El 2 de enero regresaba con su abrigo verde pistache, su bolsa con las cartas y los regalos que había recibido y deseaba mostrarnos durante la hora de convivencia. Por idénticos, los obsequios parecían ser siempre los mismos: unas chanclas de felpa, una mascada o un suéter.
Mientras los accesorios pasaban de mano en mano, Rosita nos describía la cena de fin de año punto por punto, desde la sopa deliciooosa hasta el postre de lo más único que he comido en mi vida. Según el orden riguroso de la celebración, dejaba para el final el brindis con champaña de la buena, y la vehemencia con que su hija y su yerno le habían pedido que se quedara a vivir a su lado.

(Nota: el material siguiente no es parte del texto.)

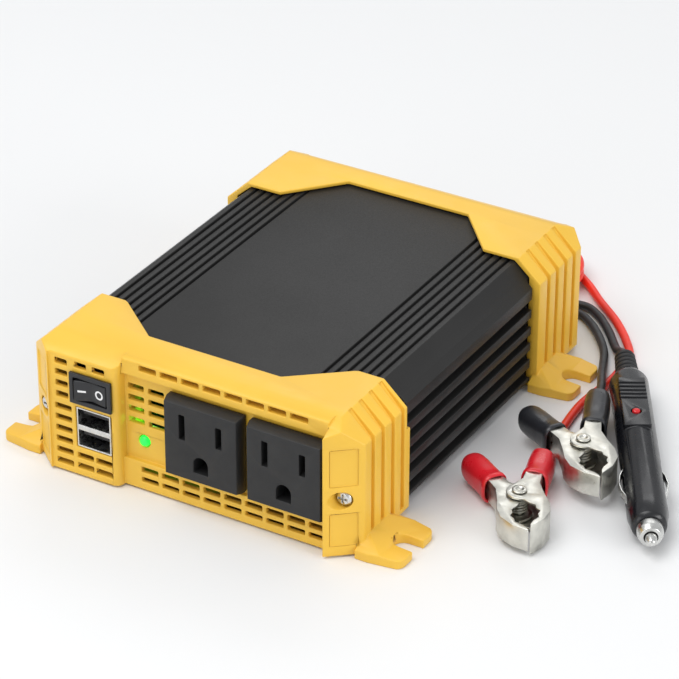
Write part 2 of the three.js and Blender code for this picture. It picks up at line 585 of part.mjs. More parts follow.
CLIPS.forEach((clip) => {
  const { name, at, angle, grip, boot, leadHeight } = clip;
  const group = new THREE.Group();
  group.position.set(...at);
  group.rotation.z = degrees(angle);
  group.scale.setScalar(CLIP.scale);
  object.add(group);
  const { low, high, sheet } = CLIP;
  const [innerLow, innerHigh] = [low + sheet + 0.4, high - sheet - 0.4];
  const flip = (solid) => solid.mirror([0, 1, 0]);
  const sleeve = paint(grip, 0.45, 0);
  add(`${name}_clip_fixed_jaw`, clipJaw(low, high), STEEL, group);
  add(`${name}_clip_moving_jaw`, flip(clipJaw(innerLow, innerHigh)), STEEL, group);
  add(`${name}_clip_fixed_grip`, clipGrip(0, 13, boot, leadHeight), sleeve, group);
  add(`${name}_clip_moving_grip`, flip(clipGrip(innerLow - 1.1, innerHigh + 1.1, HANDLE.grip)), sleeve, group);
  const rivet = [[0, 0.15], [2.5, 0.15], [2.5, 0.75], [1.45, 0.75], [1.45, 12.25], [2.5, 12.25], [2.5, 12.6], [0, 12.85]];
  add(`${name}_clip_rivet`, turned(rivet, 16), STEEL, group);
  const spring = [[1.9, 3.9], [3.4, 3.9], [3.4, 9.1], [1.9, 9.1], [1.9, 3.9]];
  add(`${name}_clip_spring`, turned(spring, 16), STEEL, group);
});

// ---- 12 V plug ----
const plugAt = (along, z = PLUG.axisZ) => [
  PLUG.start[0] + along * Math.cos(degrees(PLUG.angle)),
  PLUG.start[1] + along * Math.sin(degrees(PLUG.angle)),
  z,
];
{
  const group = new THREE.Group();
  group.position.set(...plugAt(0));
  group.rotation.z = degrees(PLUG.angle);
  object.add(group);
  // Turned pieces lie along the group's +X.
  const lying = (points, sides = 24) => turned(points, sides).rotateY(Math.PI / 2);
  const ribs = [[0, 0], [2.3, 0]];
  for (let i = 0; i < 5; i += 1) {
    const s = 0.8 + i * 2.5;
    ribs.push([2.4 + i * 0.12, s], [3.3 + i * 0.12, s + 0.3], [3.3 + i * 0.12, s + 1.4], [2.4 + i * 0.12, s + 1.7]);
  }
  ribs.push([3, 13.6], [0, 13.6]);
  add('plug_strain_relief', lying(ribs, 12), BLACK, group);
  const { radius } = PLUG;
  const profile = [[0, 14], [4.6, 14], [radius, 18], [radius, 92], [radius - 0.9, 97.5], [4.2, 98.6], [0, 98.6]];
  let body = toSolid(lying(profile, 32));
  body = body.add(box(24, 52, -4.2, 4.2, 3, radius + 0.55));
  for (let i = 0; i < 5; i += 1) {
    body = body.subtract(box(27 + i * 2.2, 28 + i * 2.2, -9, 9, radius - 0.1, 9));
  }
  const ledHole = toSolid(turned([[0, 0], [1.6, 0], [1.6, 5], [0, 5]], 16).translate(44, 0, 5.4));
  body = body.subtract(ledHole);
  [-1, 1].forEach((side) => {
    body = body.subtract(box(64, 88, side > 0 ? 2.4 : -9, side > 0 ? 9 : -2.4, -1.7, 1.7));
  });
  body = body.subtract(toSolid(lying([[0, 93.5], [2.2, 93.5], [2.2, 99], [0, 99]], 16)));
  add('plug_body', body, BLACK, group);
  const lens = turned([[0, 0], [1.25, 0], [1.25, 1.2], [0.7, 1.6], [0, 1.7]], 16).translate(0, 0, 5.7);
  add('plug_led', lens, RED, group).position.x = 44;
  const collar = [[2.2, 98.9], [4, 98.9], [4, 101.4], [3.2, 103.4], [2.2, 103.4], [2.2, 98.9]];
  add('plug_collar', lying(collar, 20), STEEL, group);
  const pin = [[0, 97.2], [1.8, 97.2], [1.8, 104.6], [1.1, 106.6], [0, 107]];
  add('plug_tip_pin', lying(pin, 16), STEEL, group);
  [['left', 1], ['right', -1]].forEach(([side, hand]) => {
    const bow = [[65, 4.75], [67, 5.2], [72, 7.1], [76, 7.6], [80, 7.1], [85, 5.2], [87, 4.75]];
    const inner = bow.map(([s, v]) => [s, v - 0.5]).reverse();
    const spring = raised([...bow, ...inner].map(([s, v]) => [s, v * hand]), -1.3, 1.3);
    add(`plug_side_contact_${side}`, spring, STEEL, group);
  });
}

// ---- glands and leads ----
function addLead({ name, material, coilX, glandX, turn, out, end }) {
  const gland = [
    [LEAD / 2 + GAP, 0], [2.9, 0], [2.9, 3.2], [4.2, 3.2], [4.2, 4.4], [2.6, 6.4], [2, 7.4],
    [LEAD / 2 + GAP, 7.4], [LEAD / 2 + GAP, 0],
  ];
  const bush = add(`${name}_gland`, turned(gland, 14), BLACK);
  bush.rotation.x = degrees(-90);
  bush.position.set(glandX, REAR_PANEL - 2.7, GLAND_Z);
  const half = COIL.across * LEAD / 2 + 0.2;
  const height = COIL.layers * LEAD + 0.2;
  const ring = [
    [COIL.radius - half, 0], [COIL.radius + half, 0], [COIL.radius + half, height],
    [COIL.radius - half, height], [COIL.radius - half, 0],
  ];
  add(`${name}_coil`, turned(ring, 20), material).position.set(coilX, COIL.y, 0.05);
  const top = (COIL.layers - 0.5) * LEAD;
  add(`${name}_in`, tube([
    [glandX, 55, GLAND_Z], [glandX, 70, GLAND_Z], [glandX, 78, GLAND_Z], [glandX, 82, GLAND_Z - 0.6],
    [glandX, 86, GLAND_Z - 2.2], [glandX, 89.2, top + 3.8],
  ]), material);
  const points = [...out.map(([x, y]) => [x, y, FLOOR]), ...end];
  add(`${name}_out`, tube(points), material);
}
const [redLead, blackLead, plugLead] = leads;
redLead.end = [[81.3, 2, 1.7], [81.9, 0, 2.6], clipEntry(CLIPS[0])];
blackLead.end = [[72.6, 55.8, 2.9], [75.6, 49.2, 5], [79, 42, 7], clipEntry(CLIPS[1])];
plugLead.end = [[70.6, 70.8, 2.6], [74, 67, 4.9], plugAt(-2 * GAP)];
leads.forEach(addLead);

export default object;
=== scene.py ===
# Looks of a power inverter: finned aluminium body, yellow end caps, outlets, and a 12 V lead set.
# Lengths are in millimetres and become metres in metres(). +Z is up, and +X runs along the outlet face.

import json
import math

import bmesh
import bpy
from mathutils import Matrix, Vector


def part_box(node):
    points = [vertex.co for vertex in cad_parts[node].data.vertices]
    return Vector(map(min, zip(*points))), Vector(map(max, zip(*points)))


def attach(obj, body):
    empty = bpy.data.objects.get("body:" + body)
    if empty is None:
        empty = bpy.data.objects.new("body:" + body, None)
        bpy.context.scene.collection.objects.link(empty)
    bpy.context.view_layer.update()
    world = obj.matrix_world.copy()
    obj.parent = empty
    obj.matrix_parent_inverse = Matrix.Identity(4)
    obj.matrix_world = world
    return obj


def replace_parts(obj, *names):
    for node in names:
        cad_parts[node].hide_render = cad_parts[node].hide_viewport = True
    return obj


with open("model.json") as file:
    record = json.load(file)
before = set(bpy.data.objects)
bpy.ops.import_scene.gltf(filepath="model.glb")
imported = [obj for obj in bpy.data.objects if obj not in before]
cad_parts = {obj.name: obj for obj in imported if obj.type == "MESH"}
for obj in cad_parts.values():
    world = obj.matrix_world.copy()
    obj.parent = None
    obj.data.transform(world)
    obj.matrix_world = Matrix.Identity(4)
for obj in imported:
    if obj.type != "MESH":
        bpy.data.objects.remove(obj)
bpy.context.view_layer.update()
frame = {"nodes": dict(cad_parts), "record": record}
record = frame["record"]
scene = bpy.context.scene


def metres(point):
    """A point in millimetres as a vector in metres."""
    return Vector(point) / 1000


# ---------- camera ----------
CAMERA_AT = (0.4517, -0.7555, 0.5382)
LOOK_AT = (0.00861, 0.0, 0.02393)
CAMERA_ROLL = 0.11
LENS = 173.6


def add_camera():
    data = bpy.data.cameras.new("camera")
    data.lens = LENS
    data.sensor_width = 36.0
    data.clip_start = 0.05
    data.clip_end = 20.0
    camera = bpy.data.objects.new("camera", data)
    aim = (Vector(LOOK_AT) - Vector(CAMERA_AT)).to_track_quat("-Z", "Y")
    roll = Matrix.Rotation(math.radians(CAMERA_ROLL), 4, "Z")
    camera.matrix_world = Matrix.Translation(CAMERA_AT) @ aim.to_matrix().to_4x4() @ roll
    scene.collection.objects.link(camera)
    scene.camera = camera


add_camera()

# ---------- materials ----------


class Nodes:
    """A material's node tree, with short calls for the nodes that the finishes share."""

    def __init__(self, name, **sockets):
        self.material = bpy.data.materials.new(name)
        self.material.use_nodes = True
        self.tree = self.material.node_tree
        self.tree.nodes.clear()
        self.shader = self.tree.nodes.new("ShaderNodeBsdfPrincipled")
        output = self.tree.nodes.new("ShaderNodeOutputMaterial")
        self.link(self.shader.outputs["BSDF"], output.inputs["Surface"])
        for socket, value in sockets.items():
            self.shader.inputs[socket.replace("_", " ")].default_value = value
        self.place = self.tree.nodes.new("ShaderNodeTexCoord").outputs["Object"]

    def link(self, start, end):
        self.tree.links.new(start, end)

    def stretched(self, scale):
        """Object coordinates, scaled by a different number along each axis."""
        node = self.tree.nodes.new("ShaderNodeMapping")
        node.inputs["Scale"].default_value = scale
        self.link(self.place, node.inputs["Vector"])
        return node.outputs["Vector"]

    def noise(self, scale, detail=3.0, rough=0.55, vector=None):
        node = self.tree.nodes.new("ShaderNodeTexNoise")
        node.inputs["Scale"].default_value = scale
        node.inputs["Detail"].default_value = detail
        node.inputs["Roughness"].default_value = rough
        self.link(vector or self.place, node.inputs["Vector"])
        return node.outputs["Fac"]

    def ranged(self, value, low, high, start=0.3, stop=0.7):
        """A value from start to stop, turned into one from low to high."""
        node = self.tree.nodes.new("ShaderNodeMapRange")
        for socket, number in (("From Min", start), ("From Max", stop), ("To Min", low), ("To Max", high)):
            node.inputs[socket].default_value = number
        self.link(value, node.inputs["Value"])
        return node.outputs["Result"]

    def mixed(self, factor, dark, light):
        node = self.tree.nodes.new("ShaderNodeMix")
        node.data_type = "RGBA"
        node.inputs["A"].default_value = (*dark, 1)
        node.inputs["B"].default_value = (*light, 1)
        self.link(factor, node.inputs["Factor"])
        return node.outputs["Result"]

    def colour(self, factor, dark, light):
        self.link(self.mixed(factor, dark, light), self.shader.inputs["Base Color"])

    def roughness(self, value, low, high):
        self.link(self.ranged(value, low, high), self.shader.inputs["Roughness"])

    def bump(self, height, distance, strength=1.0, under=None):
        """A bump of that height in millimetres, on top of another bump."""
        node = self.tree.nodes.new("ShaderNodeBump")
        node.inputs["Distance"].default_value = distance / 1000
        node.inputs["Strength"].default_value = strength
        self.link(height, node.inputs["Height"])
        if under:
            self.link(under, node.inputs["Normal"])
        self.link(node.outputs["Normal"], self.shader.inputs["Normal"])
        return node.outputs["Normal"]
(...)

Por los reflejos de tristeza que había en la mirada de Rosita, siempre creí que tras la versión idílica de su cena de fin de año había una realidad muy distinta, llena de incomprensión (Suegra: eso nos lo has contado mil veces
), impaciencia (Mamá: no comas tanto. Te vas a enfermar
), prisa por deshacerse de ella (Vete a acostar para que mañana tempranito puedas irte a la residencia
.) Desearía que Rosita, gracias a su imaginación, haya acabado por creer que sus noches de fiesta inventadas eran reales.
Estoy segura de que el próximo 2 de enero, cuando los residentes regresen al asilo, la recordarán con su abrigo verde pistache y su bolsa de charol. Marcia recogió esas prendas, en cambio, no se interesó por la jaula. Mientras otra cosa sucede, la dejaré donde la tenía su dueña: frente a la ventana, para que los rayos de sol sigan abrigando el espíritu de Lalo. Al menos, es lo que me decía Rosita. No, definitivamente, ya no hay personas como ella.